Bruno Martel reconnaît que certains éleveurs, et notamment ceux qui supportent un niveau de charges fixes élevé, qui ont subi des aléas climatiques importants, ou qui voient leur lait mal valorisé, peuvent être fragilisés, voire découragés par la situation actuelle du bio. Mais lui refuse de céder à la morosité.

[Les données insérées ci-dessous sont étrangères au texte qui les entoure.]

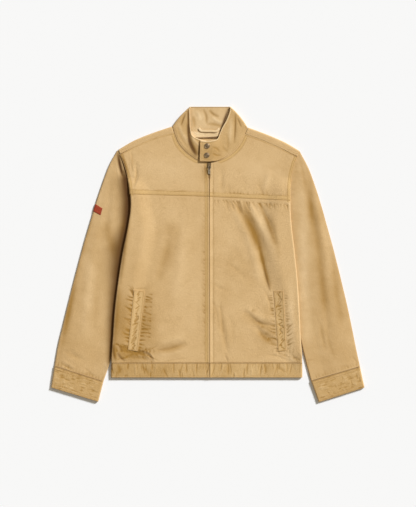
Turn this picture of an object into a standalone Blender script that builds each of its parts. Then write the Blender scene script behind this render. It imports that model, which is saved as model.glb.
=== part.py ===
"""Zip-front blouson jacket, laid flat with its front up. Metres, +Z up, neck towards +Y.

Left and right are the wearer's: the wearer's right half lies on the -X side.
"""
import bpy
import bmesh
import numpy as np
from math import radians
from mathutils import Matrix, Vector

for old in list(bpy.data.objects):
    bpy.data.objects.remove(old, do_unlink=True)

# ---------------------------------------------------------------- driving sizes
clothWall = 0.0018      # shell cloth and its lining, as one wall
bandWall = 0.0030       # collar, hem band and cuffs: doubled cloth
seamGap = 0.0004        # air between two pieces at a seam
restGap = 0.00035       # air under a piece that lies on another
layGap = 0.0024         # air between front and back as laid
bandLayGap = 0.0012     # the same inside the hem band
sleeveLift = 0.0050     # how far the body's sides climb over the tucked sleeves
climbWidth = 0.045      # width of that climb
sleeveHeight = 0.0026   # middle of lower wall to middle of upper wall, tucked part
sleeveCrown = 0.0016    # extra height of the sleeve where it lies in the open
foldReach = 0.0030      # how far a side fold's curve reaches in
hemTop, hemBottom = -0.2875, -0.3246
neckFront = 0.2440      # where the front edges end under the collar
zipHalf = 0.0022        # front edge to the middle of the zip
tapeWidth, tapeWall = 0.0110, 0.0007
snapRadius, snapHeight = 0.0070, 0.0018
collarMid, backCollarMid, tabRise = 0.0060, 0.0015, 0.0034

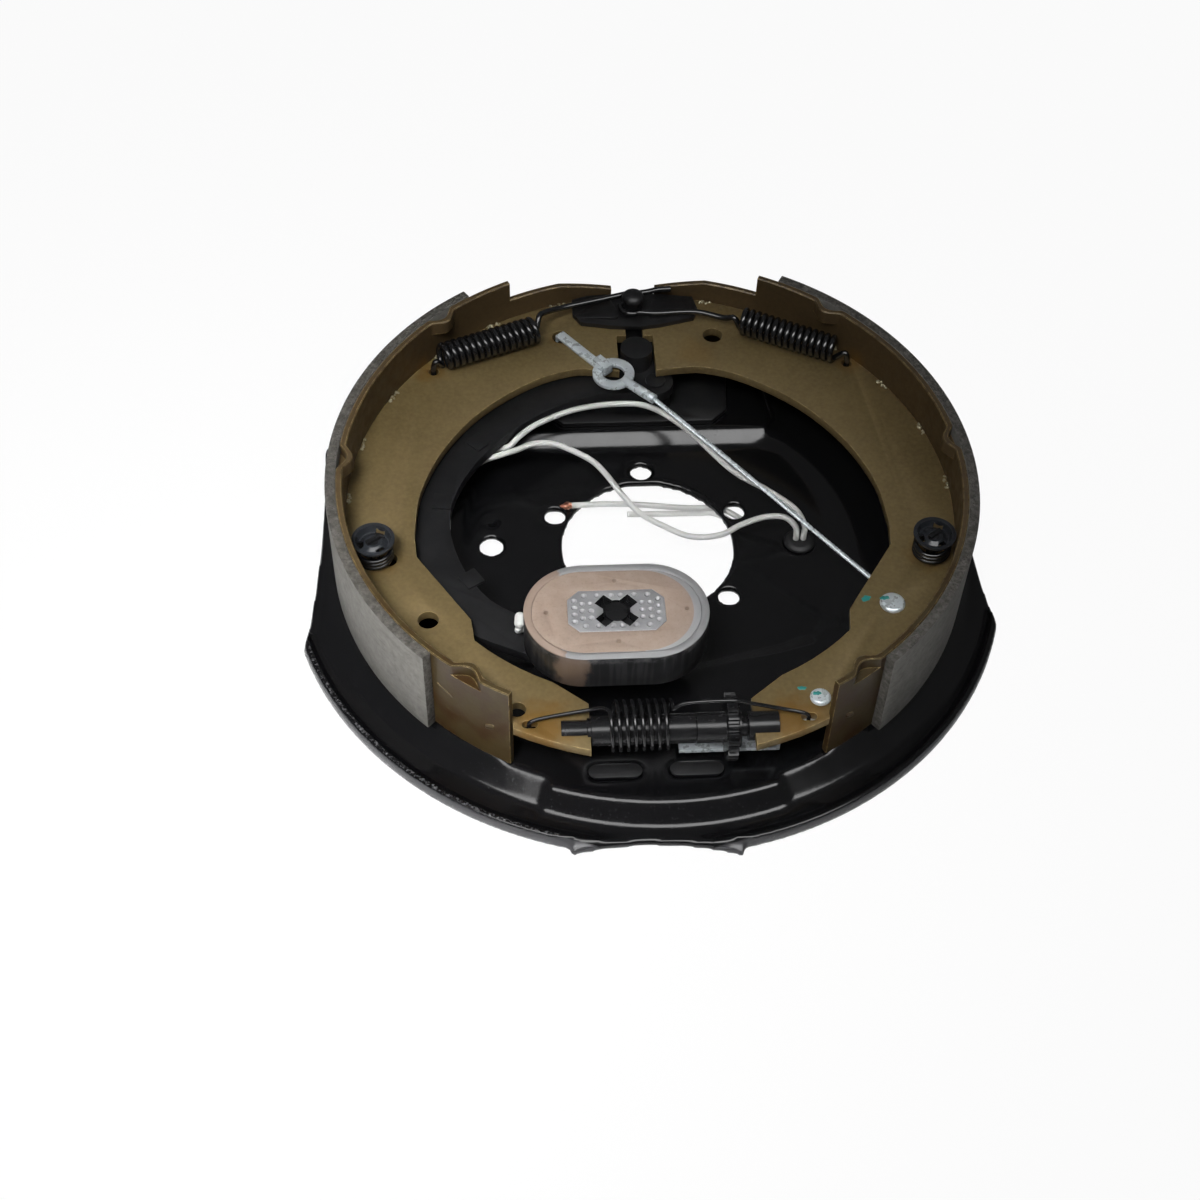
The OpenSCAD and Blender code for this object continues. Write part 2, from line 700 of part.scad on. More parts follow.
module primary_lining() {
    color([0.5, 0.5, 0.48])
        sector(table_r, lining_r, shoe_z, shoe_top_z, primary_top_a, primary_end_a);
}

module secondary_lining() {
    color([0.5, 0.5, 0.48])
        sector(table_r, lining_r, shoe_z, shoe_top_z, secondary_end_a, secondary_top_a);
}

// Wire from the web hook, through the coil, to the neck of the anchor post
spring_z = web_top_z + return_coil_r + return_wire_r + slide_gap;

module return_spring(hook, coil_from, coil_to, post_route) {
    p = at_z(coil_from, spring_z);
    q = at_z(coil_to, spring_z);
    t = unit(q - p);
    hook_pts = [at_z(hook, web_z + 1.5), at_z(hook, web_top_z + 2), at_z(hook, spring_z - 1.4) + 1.6 * t];
    tube(concat(hook_pts, coil(p, q, return_coil_r, return_turns, 12, 180), post_route), return_wire_r, 6);
}

neck_out = neck_r + return_wire_r + 0.3;
wire_low_z = guide_top_z + return_wire_r + 0.6;
wire_high_z = wire_low_z + 2 * return_wire_r + 0.1;

module primary_return_spring() {
    color(black_paint)
        return_spring(return_hook_l, [-98, 93], [-51, 111.5],
            concat([[-48.6, 116.5, spring_z + 4.4], [-45.5, 120.5, spring_z + 3.4], [-37, 126.5, wire_high_z + 0.3],
                [-22, 131, wire_high_z]],
                [for (a = [125:-20:65]) at_z([0, anchor_y] + pol(neck_out, a), wire_high_z)],
                [[8, 137.6, wire_high_z], [13, 139, wire_high_z], [20, 139.6, wire_high_z]]));
}

module secondary_return_spring() {
    color(black_paint)
        return_spring(return_hook_r, [99.5, 91.9], [54.5, 115],
            concat([[51, 117, spring_z], [46, 120, wire_low_z], [32, 125, wire_low_z], [12, 124.6, wire_low_z]],
                [for (a = [-60:-25:-200]) at_z([0, anchor_y] + pol(neck_out, a), wire_low_z)]));
}

// Pin head behind the plate, shank through the shoe, flattened tail in the cup
module hold_down_pin(p) {
    head_top = ring_z - plate_t;
    translate([p[0], p[1], 0]) {
        translate([0, 0, head_top - 1.6])
            cylinder(r = 4.6, h = 1.58, $fn = 32);
        translate([0, 0, head_top - 0.1])
            cylinder(r = hold_pin_r, h = cup_top_z - head_top - 1.4, $fn = 32);
        rotate([0, 0, 35])
            translate([-3.6, -1, cup_top_z - 1.65])
                cube([7.2, 2, 2]);
    }
}

module hold_down_spring(p) {
    z0 = web_top_z + hold_wire_r + slide_gap;
    z1 = cup_top_z - 4.6 - hold_wire_r;
    tube(coil(at_z(p, z0), at_z(p, z1), hold_coil_r, 3.5, 14, 0, [1, 0, 0]), hold_wire_r, 6);
}

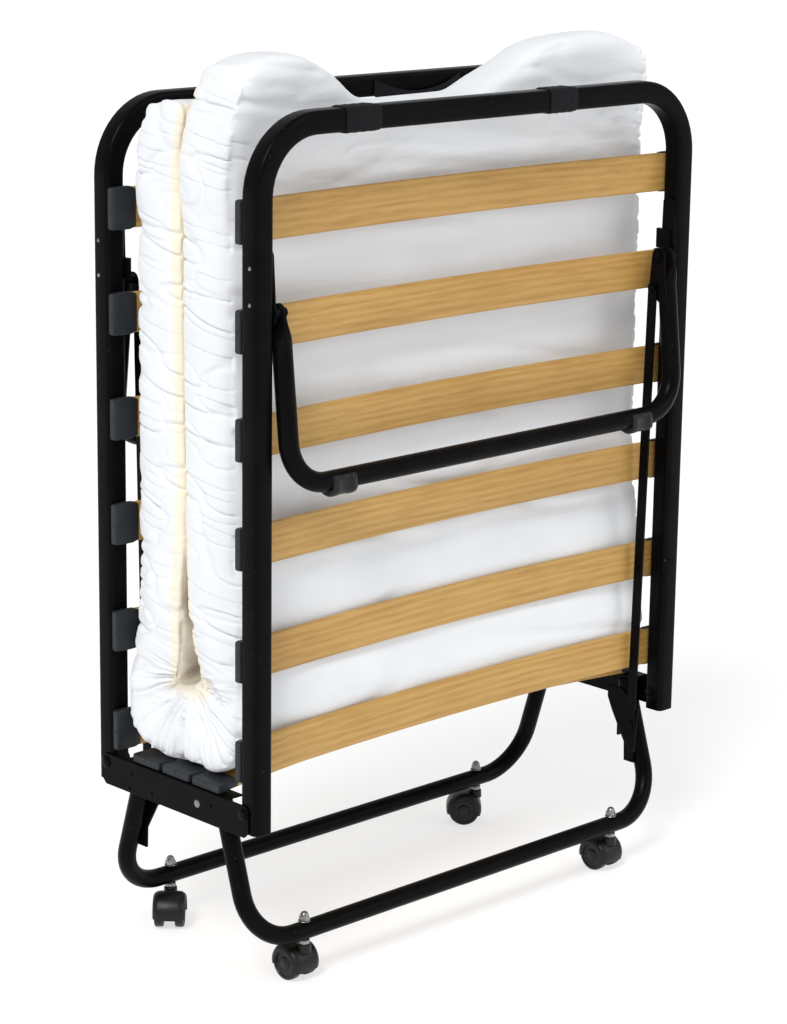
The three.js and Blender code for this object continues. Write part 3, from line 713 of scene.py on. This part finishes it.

Des bienfaits non rémunérés pour la société
Son plaisir de travailler au quotidien reste intact parce que son système de production est en phase avec ses valeurs, il y trouve du sens. Et, surtout, le bio apporte des solutions au problème du climat, il est vertueux pour la biodiversité, la qualité de l’eau et celle de l’air. « Tous ces bienfaits sont réels pour la société mais ne sont pas pris en compte dans le prix des produits », regrette-t-il. Il se dit plutôt optimiste sur le fait que cette situation va changer : «Les modes de production bio sont méconnus et doivent être mieux expliqués, le Cniel y travaille.»
Il rappelle aussi que, depuis des années, le bio s’est développé régulièrement, presque naturellement. Or, quand tout va bien, on fait moins d’efforts. La baisse de consommation actuelle impose de travailler davantage pour défendre la filière. Déjà, on constate une légère croissance du côté de la restauration hors domicile.
Bientôt, son fils Maxime va rejoindre le Gaec familial. Une grande satisfaction pour Bruno. « Je ne sais pas comment évoluera la ferme à long terme. Mais je suis convaincu que le bio a trop d’atouts pour être remis en cause. Mes enfants trouveront leur voie pour continuer avec ce modèle », conclut l’éleveur.
(1) Retrouvez Apolline Martel, notre nouvelle chroniqueuse de la rubrique Rebrousse-poil dans les pages de l'Eleveur laitier.
(2) Prix à 41 de TB, 32,5 de TP, toutes primes incluses.